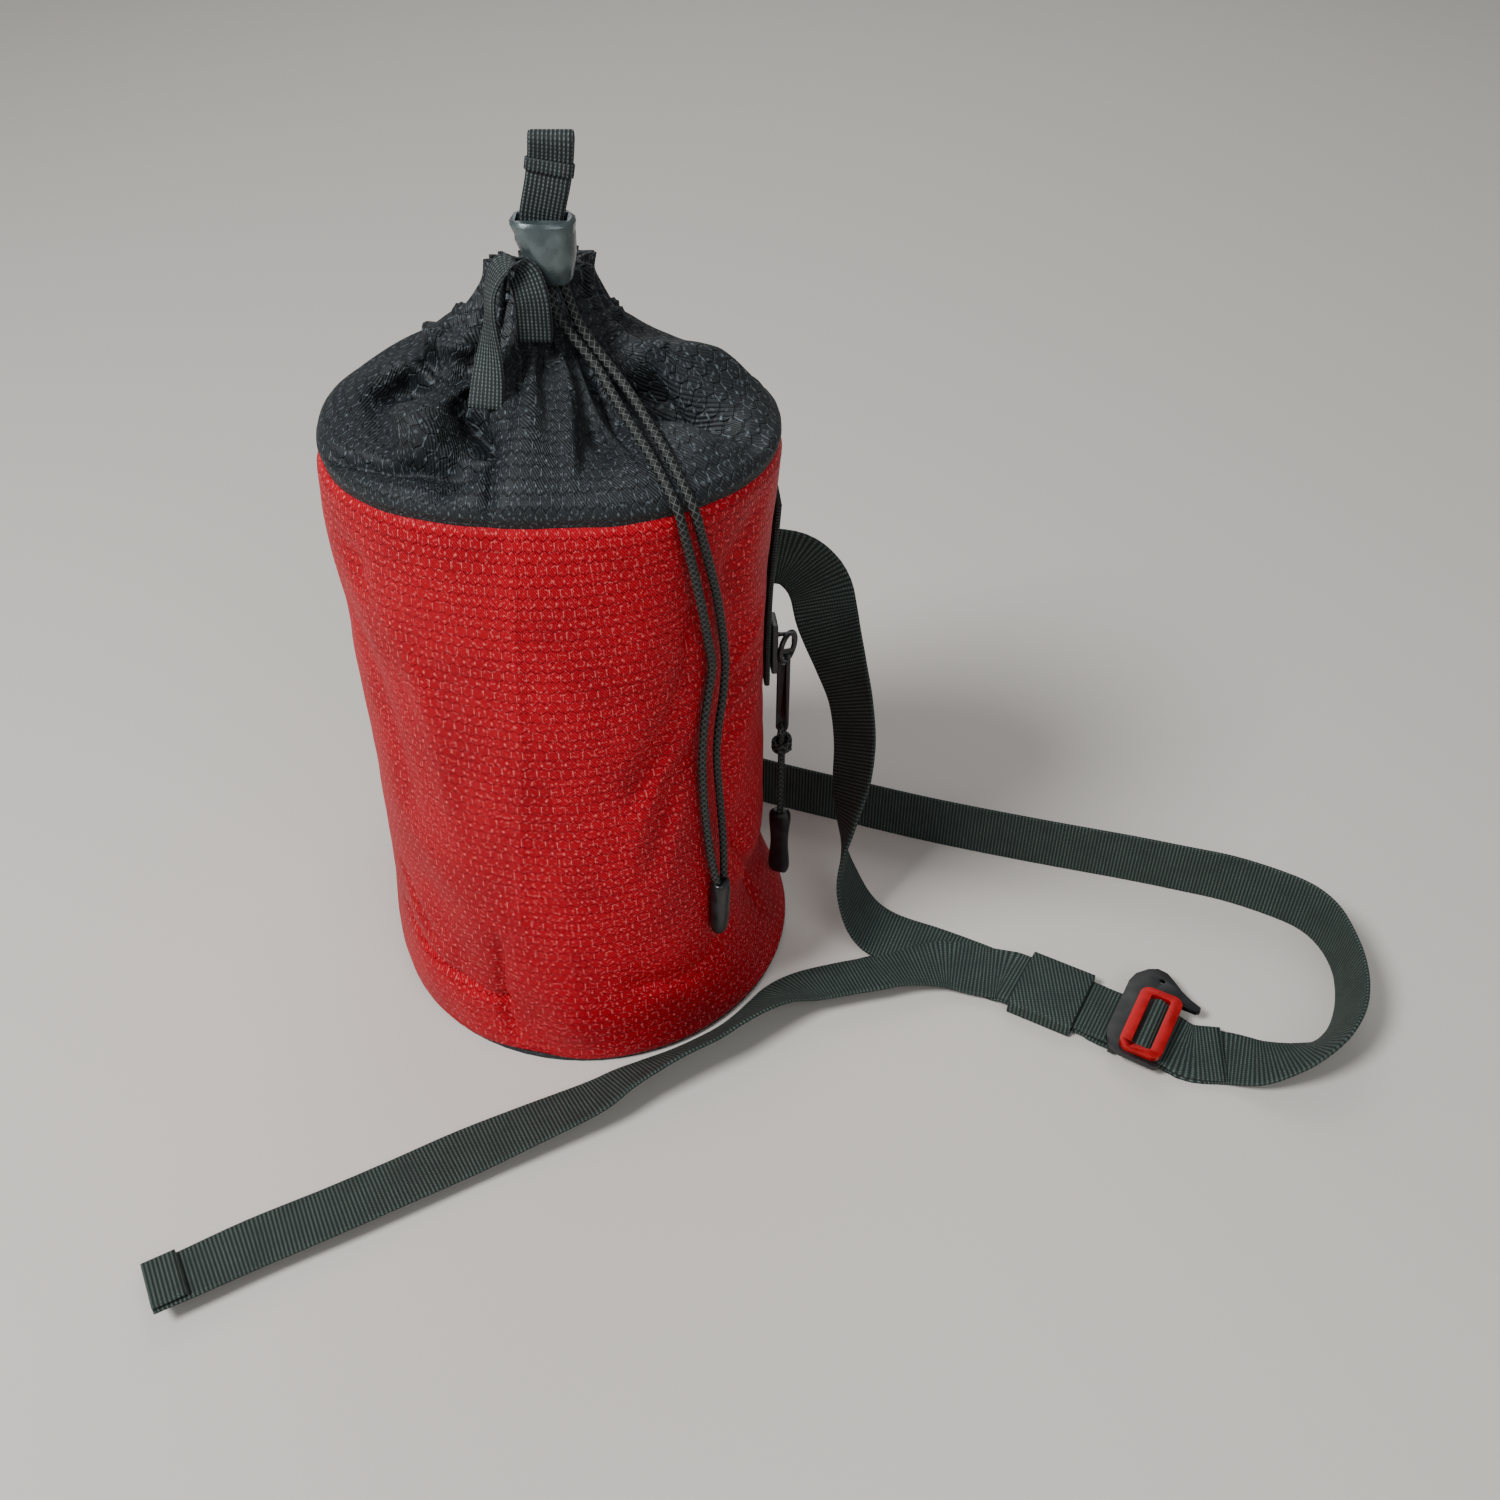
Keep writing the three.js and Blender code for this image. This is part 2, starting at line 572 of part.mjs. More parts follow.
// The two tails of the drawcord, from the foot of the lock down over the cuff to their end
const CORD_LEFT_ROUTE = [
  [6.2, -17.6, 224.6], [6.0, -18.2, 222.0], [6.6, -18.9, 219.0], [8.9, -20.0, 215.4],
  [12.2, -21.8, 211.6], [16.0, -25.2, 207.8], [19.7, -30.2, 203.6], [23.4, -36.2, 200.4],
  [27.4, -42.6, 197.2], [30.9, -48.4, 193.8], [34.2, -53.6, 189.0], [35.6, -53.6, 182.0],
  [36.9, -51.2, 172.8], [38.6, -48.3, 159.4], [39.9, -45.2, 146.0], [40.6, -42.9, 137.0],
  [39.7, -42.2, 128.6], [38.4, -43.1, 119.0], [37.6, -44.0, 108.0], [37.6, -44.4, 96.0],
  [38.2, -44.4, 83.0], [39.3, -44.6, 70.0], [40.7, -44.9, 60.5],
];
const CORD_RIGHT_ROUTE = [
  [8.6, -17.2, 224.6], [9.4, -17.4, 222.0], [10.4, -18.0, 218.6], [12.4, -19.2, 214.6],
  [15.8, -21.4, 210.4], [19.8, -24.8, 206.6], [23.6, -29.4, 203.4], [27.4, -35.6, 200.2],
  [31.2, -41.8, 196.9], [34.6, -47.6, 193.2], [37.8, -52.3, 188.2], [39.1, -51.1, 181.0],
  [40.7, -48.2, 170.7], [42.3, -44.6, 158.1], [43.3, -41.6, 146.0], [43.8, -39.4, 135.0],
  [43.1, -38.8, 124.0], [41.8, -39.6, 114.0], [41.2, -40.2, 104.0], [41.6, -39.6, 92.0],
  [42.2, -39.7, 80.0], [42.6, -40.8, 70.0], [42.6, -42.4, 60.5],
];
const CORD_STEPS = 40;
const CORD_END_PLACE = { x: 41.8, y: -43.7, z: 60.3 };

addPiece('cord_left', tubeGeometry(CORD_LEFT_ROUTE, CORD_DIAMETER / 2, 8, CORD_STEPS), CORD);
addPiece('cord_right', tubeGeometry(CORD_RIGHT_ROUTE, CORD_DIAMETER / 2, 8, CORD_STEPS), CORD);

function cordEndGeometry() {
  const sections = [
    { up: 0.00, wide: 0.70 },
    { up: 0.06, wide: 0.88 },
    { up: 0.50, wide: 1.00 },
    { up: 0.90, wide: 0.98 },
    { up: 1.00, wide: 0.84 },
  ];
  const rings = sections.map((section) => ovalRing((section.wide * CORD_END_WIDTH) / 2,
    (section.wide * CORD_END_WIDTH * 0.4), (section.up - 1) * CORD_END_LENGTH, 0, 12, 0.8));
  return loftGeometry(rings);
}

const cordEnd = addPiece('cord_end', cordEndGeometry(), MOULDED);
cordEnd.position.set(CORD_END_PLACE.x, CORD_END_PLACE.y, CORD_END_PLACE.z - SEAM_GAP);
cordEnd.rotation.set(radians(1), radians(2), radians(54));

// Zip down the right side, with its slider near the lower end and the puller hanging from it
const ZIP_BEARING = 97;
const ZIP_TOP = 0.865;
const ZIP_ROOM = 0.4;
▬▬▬
Challenge: Write out every line exactly as it stands.

Finished exercise:
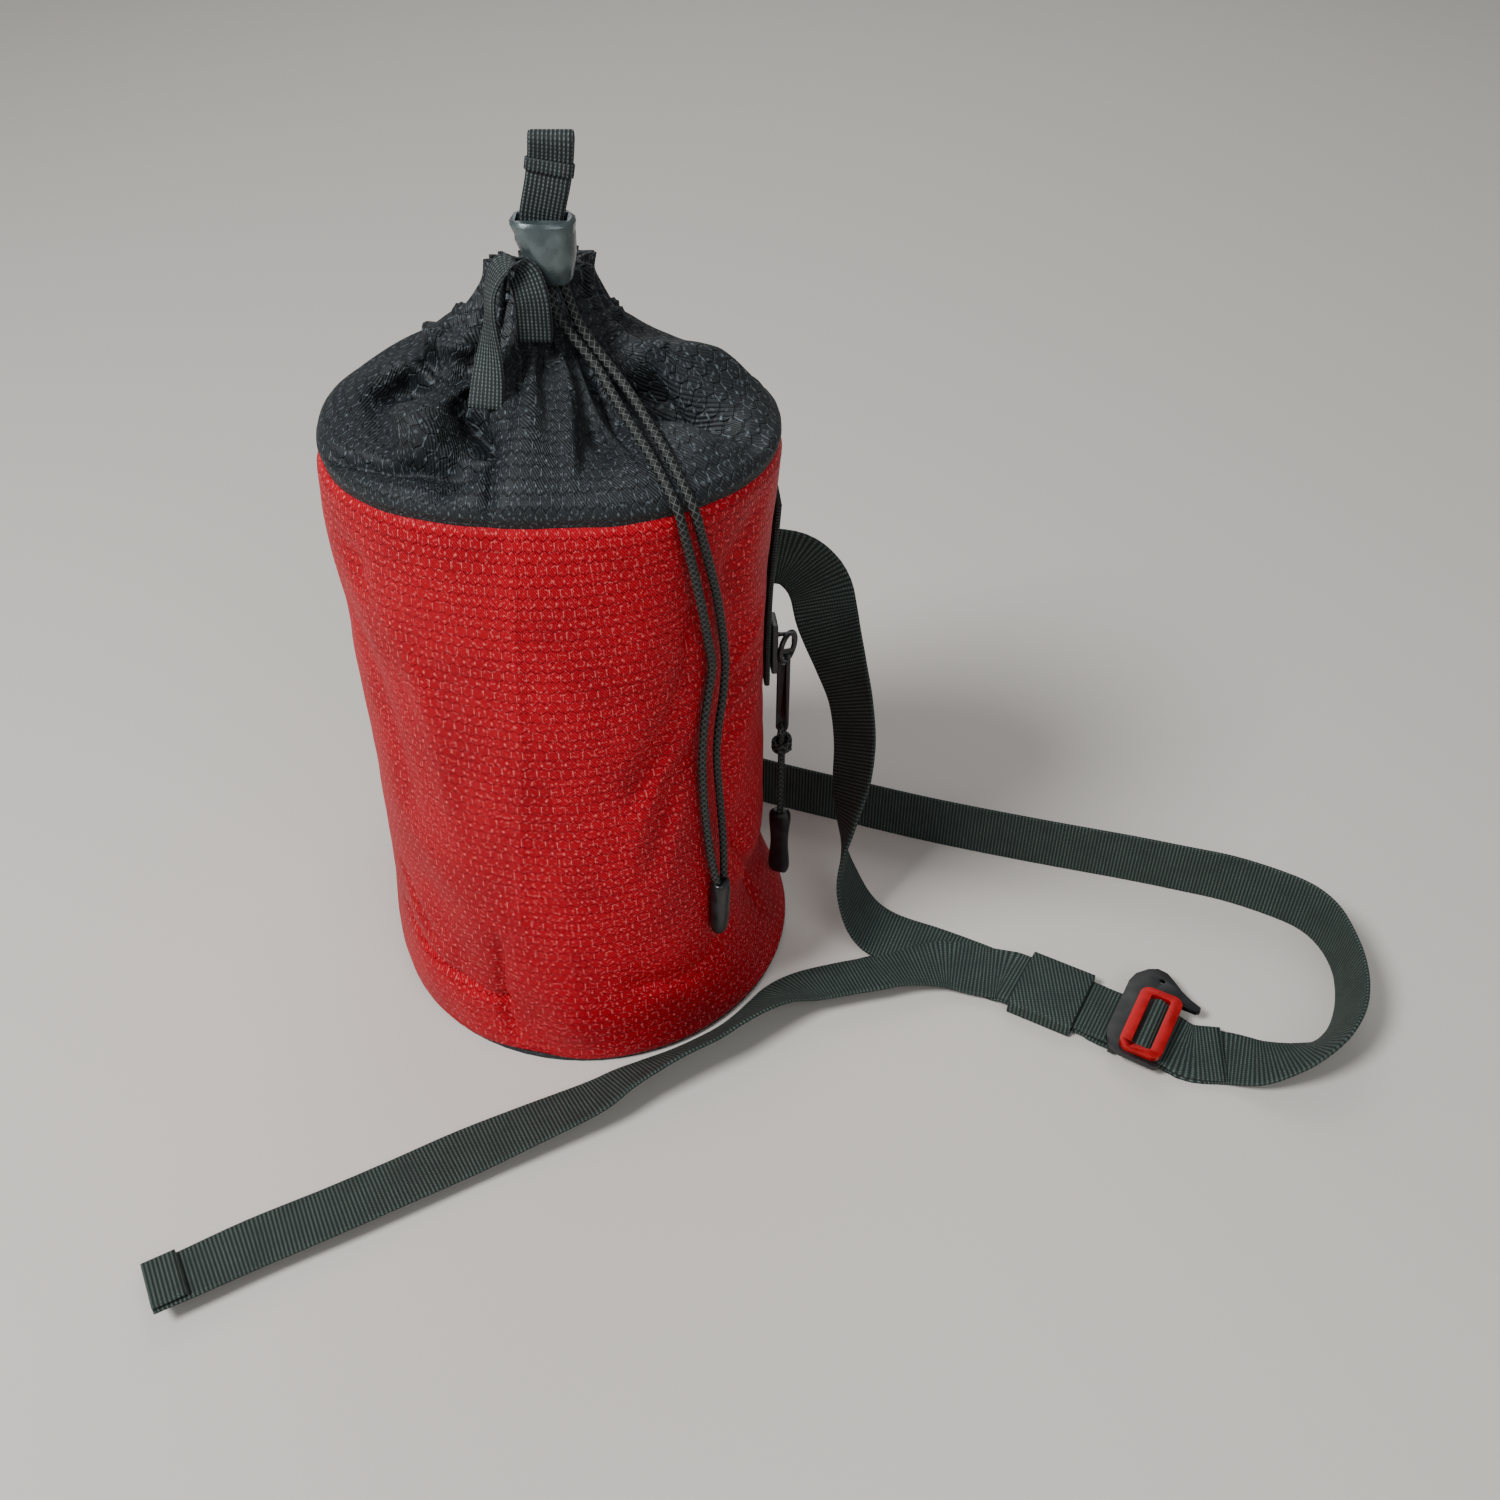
Keep writing the three.js and Blender code for this image. This is part 2, starting at line 572 of part.mjs. More parts follow.
// The two tails of the drawcord, from the foot of the lock down over the cuff to their end
const CORD_LEFT_ROUTE = [
  [6.2, -17.6, 224.6], [6.0, -18.2, 222.0], [6.6, -18.9, 219.0], [8.9, -20.0, 215.4],
  [12.2, -21.8, 211.6], [16.0, -25.2, 207.8], [19.7, -30.2, 203.6], [23.4, -36.2, 200.4],
  [27.4, -42.6, 197.2], [30.9, -48.4, 193.8], [34.2, -53.6, 189.0], [35.6, -53.6, 182.0],
  [36.9, -51.2, 172.8], [38.6, -48.3, 159.4], [39.9, -45.2, 146.0], [40.6, -42.9, 137.0],
  [39.7, -42.2, 128.6], [38.4, -43.1, 119.0], [37.6, -44.0, 108.0], [37.6, -44.4, 96.0],
  [38.2, -44.4, 83.0], [39.3, -44.6, 70.0], [40.7, -44.9, 60.5],
];
const CORD_RIGHT_ROUTE = [
  [8.6, -17.2, 224.6], [9.4, -17.4, 222.0], [10.4, -18.0, 218.6], [12.4, -19.2, 214.6],
  [15.8, -21.4, 210.4], [19.8, -24.8, 206.6], [23.6, -29.4, 203.4], [27.4, -35.6, 200.2],
  [31.2, -41.8, 196.9], [34.6, -47.6, 193.2], [37.8, -52.3, 188.2], [39.1, -51.1, 181.0],
  [40.7, -48.2, 170.7], [42.3, -44.6, 158.1], [43.3, -41.6, 146.0], [43.8, -39.4, 135.0],
  [43.1, -38.8, 124.0], [41.8, -39.6, 114.0], [41.2, -40.2, 104.0], [41.6, -39.6, 92.0],
  [42.2, -39.7, 80.0], [42.6, -40.8, 70.0], [42.6, -42.4, 60.5],
];
const CORD_STEPS = 40;
const CORD_END_PLACE = { x: 41.8, y: -43.7, z: 60.3 };

addPiece('cord_left', tubeGeometry(CORD_LEFT_ROUTE, CORD_DIAMETER / 2, 8, CORD_STEPS), CORD);
addPiece('cord_right', tubeGeometry(CORD_RIGHT_ROUTE, CORD_DIAMETER / 2, 8, CORD_STEPS), CORD);

function cordEndGeometry() {
  const sections = [
    { up: 0.00, wide: 0.70 },
    { up: 0.06, wide: 0.88 },
    { up: 0.50, wide: 1.00 },
    { up: 0.90, wide: 0.98 },
    { up: 1.00, wide: 0.84 },
  ];
  const rings = sections.map((section) => ovalRing((section.wide * CORD_END_WIDTH) / 2,
    (section.wide * CORD_END_WIDTH * 0.4), (section.up - 1) * CORD_END_LENGTH, 0, 12, 0.8));
  return loftGeometry(rings);
}

const cordEnd = addPiece('cord_end', cordEndGeometry(), MOULDED);
cordEnd.position.set(CORD_END_PLACE.x, CORD_END_PLACE.y, CORD_END_PLACE.z - SEAM_GAP);
cordEnd.rotation.set(radians(1), radians(2), radians(54));

// Zip down the right side, with its slider near the lower end and the puller hanging from it
const ZIP_BEARING = 97;
const ZIP_TOP = 0.865;
const ZIP_ROOM = 0.4;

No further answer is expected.